■ **AIM OF THE EXERCISE**: Please give the listing again in its entirety, exactly as written.

══════════

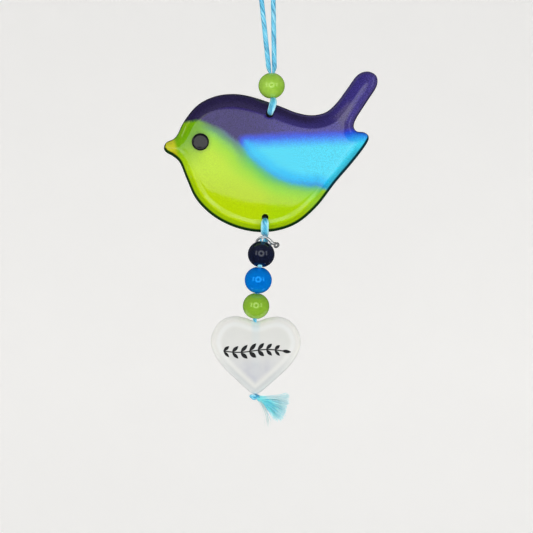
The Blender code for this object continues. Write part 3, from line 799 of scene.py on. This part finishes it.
def heartPaint():
    paint = Paint("frostedGlass", {"IOR": 1.5, "Transmission Weight": 0.05, "Specular IOR Level": 0.25,
                                   "Emission Strength": 0.26, **milky(0.45, 3.0)})
    x, y, z = paint.axes()
    x = x - heart["place"][0]
    z = z - heart["place"][2]
    depth = paint.mark("depth")
    mist = paint.noise(0.22, detail=3)
    low = (z * -1).soft(2, 15)
    face = paint.mix(tint(216, 217, 214), tint(195, 197, 204), low)
    face = paint.mix(face, tint(219, 220, 217), mist.soft(0.42, 0.7) * 0.35)
    # painted light: the rim is lighter than the face, with a painted highlight along the bevel; both are
    # weaker and greyer towards the bottom
    colour = paint.mix(tint(222, 222, 218), face, depth.soft(3.0, 5.4))
    glint = depth.soft(1.6, 2.9) * depth.soft(4.6, 3.2)
    colour = paint.mix(colour, tint(230, 233, 234), glint * (0.5 - low * 0.38))
    colour = paint.mix(colour, tint(196, 201, 203), low * depth.soft(3.4, 1.6) * 0.8)
    string = x.size().soft(2.4, 0.5) * z.soft(-22, 6)
    colour = paint.mix(colour, tint(168, 212, 226), string * (0.10 + z.soft(2, 8) * 0.38))
    paint.give("Base Color", colour)
    # its rim glows: painted light for light coming through from behind
    paint.give("Emission Color", paint.mix((0, 0, 0, 1), tint(236, 236, 230), depth.soft(2.2, 0.2)))
    paint.give("Roughness", 0.24 + mist * 0.16)
    paint.bump(paint.noise(0.35, detail=2), 0.05)
    ink = sprigMask(paint, x, y, z)
    paint.cover(ink, {"Base Color": tint(16, 16, 20), "Roughness": 0.45, "Specular IOR Level": 0.3})
    return paint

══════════

■ **EXERCISE ANSWER**:
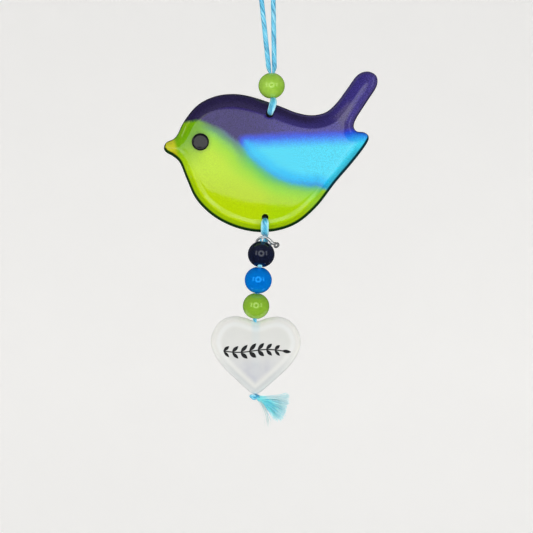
The Blender code for this object continues. Write part 3, from line 799 of scene.py on. This part finishes it.
def heartPaint():
    paint = Paint("frostedGlass", {"IOR": 1.5, "Transmission Weight": 0.05, "Specular IOR Level": 0.25,
                                   "Emission Strength": 0.26, **milky(0.45, 3.0)})
    x, y, z = paint.axes()
    x = x - heart["place"][0]
    z = z - heart["place"][2]
    depth = paint.mark("depth")
    mist = paint.noise(0.22, detail=3)
    low = (z * -1).soft(2, 15)
    face = paint.mix(tint(216, 217, 214), tint(195, 197, 204), low)
    face = paint.mix(face, tint(219, 220, 217), mist.soft(0.42, 0.7) * 0.35)
    # painted light: the rim is lighter than the face, with a painted highlight along the bevel; both are
    # weaker and greyer towards the bottom
    colour = paint.mix(tint(222, 222, 218), face, depth.soft(3.0, 5.4))
    glint = depth.soft(1.6, 2.9) * depth.soft(4.6, 3.2)
    colour = paint.mix(colour, tint(230, 233, 234), glint * (0.5 - low * 0.38))
    colour = paint.mix(colour, tint(196, 201, 203), low * depth.soft(3.4, 1.6) * 0.8)
    string = x.size().soft(2.4, 0.5) * z.soft(-22, 6)
    colour = paint.mix(colour, tint(168, 212, 226), string * (0.10 + z.soft(2, 8) * 0.38))
    paint.give("Base Color", colour)
    # its rim glows: painted light for light coming through from behind
    paint.give("Emission Color", paint.mix((0, 0, 0, 1), tint(236, 236, 230), depth.soft(2.2, 0.2)))
    paint.give("Roughness", 0.24 + mist * 0.16)
    paint.bump(paint.noise(0.35, detail=2), 0.05)
    ink = sprigMask(paint, x, y, z)
    paint.cover(ink, {"Base Color": tint(16, 16, 20), "Roughness": 0.45, "Specular IOR Level": 0.3})
    return paint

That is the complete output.